The problems we are all facing, ie the bosses and some labour leaders, are international. NSSN conference was asked to support a campaign by a group of stewards in the Lonmin Karee mine in South Africa. 9,000 were sacked but only 8,000 reinstated after stewards had challenged corruption between management and the leadership of NUM. Towards the end of the conference we were very happy to hear from our Greek brothers and sisters once again. Apostolis Kasimeris of the Union of Public Transport Workers in Attica, Greece, gave a great account of the effects of the terrible IMF austerity measures on workers’ living standards.
He described how the Greek workers are fighting back with actions like bus fare boycotts, but are being hamstrung by the cowardice of the union leadership who are hated by workers, and by the difficulties workers on the ground face in getting together to work out what to do after ten general strikes! Both he and his very able translator, Eleni, were given a well deserved standing ovation.
Chris Baugh, PCS Assistant Secretary, gave a rousing speech to close the conference, calling on all workers to make the 30 June action a resounding success.The NSSN, as pointed out in the officers’ report to the conference, has gone from strength to strength over the last year. The newly-elected Steering Committee of 24 trade unionists with positions in all the major unions will develop the work in conjunction with those in the regions.

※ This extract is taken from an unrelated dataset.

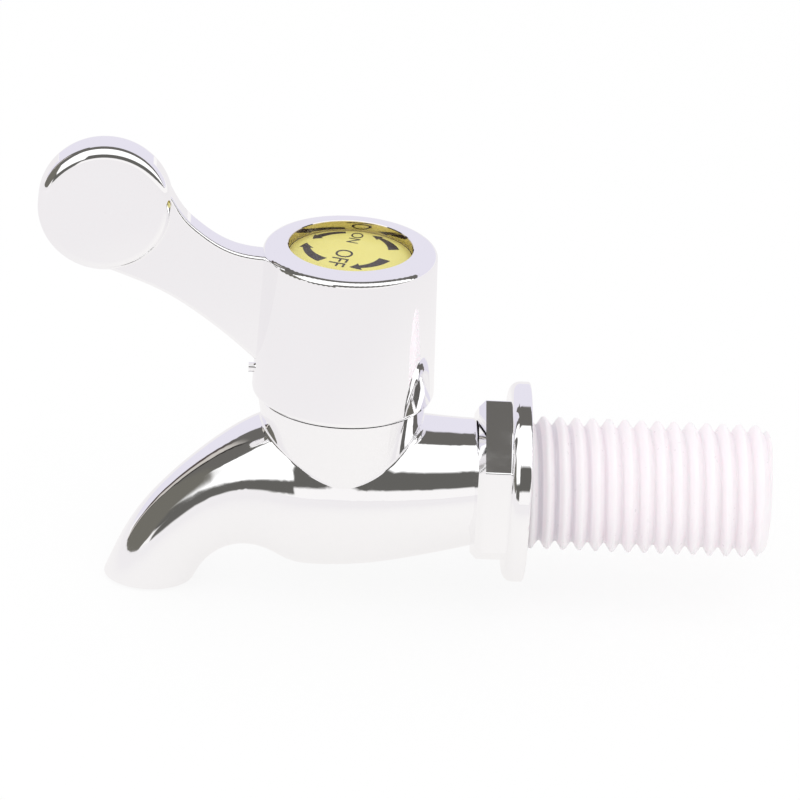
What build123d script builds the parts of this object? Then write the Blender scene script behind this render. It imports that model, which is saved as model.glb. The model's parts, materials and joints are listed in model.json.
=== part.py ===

The last year has seen the pace of events step up as the financial crisis deepens and the outline of the huge industrial struggles to come begins to take shape. NSSN has increased its presence and will continue to develop a respected role in the labour movement. In the course of the conference John Hancock articulated similar ideas in his contribution: “Shop steward!” he said, “what wonderful words those are!” They conjure up days when the trade unions had real power. We bear those words on our banner – and we intend to help our mighty unions realise that power again.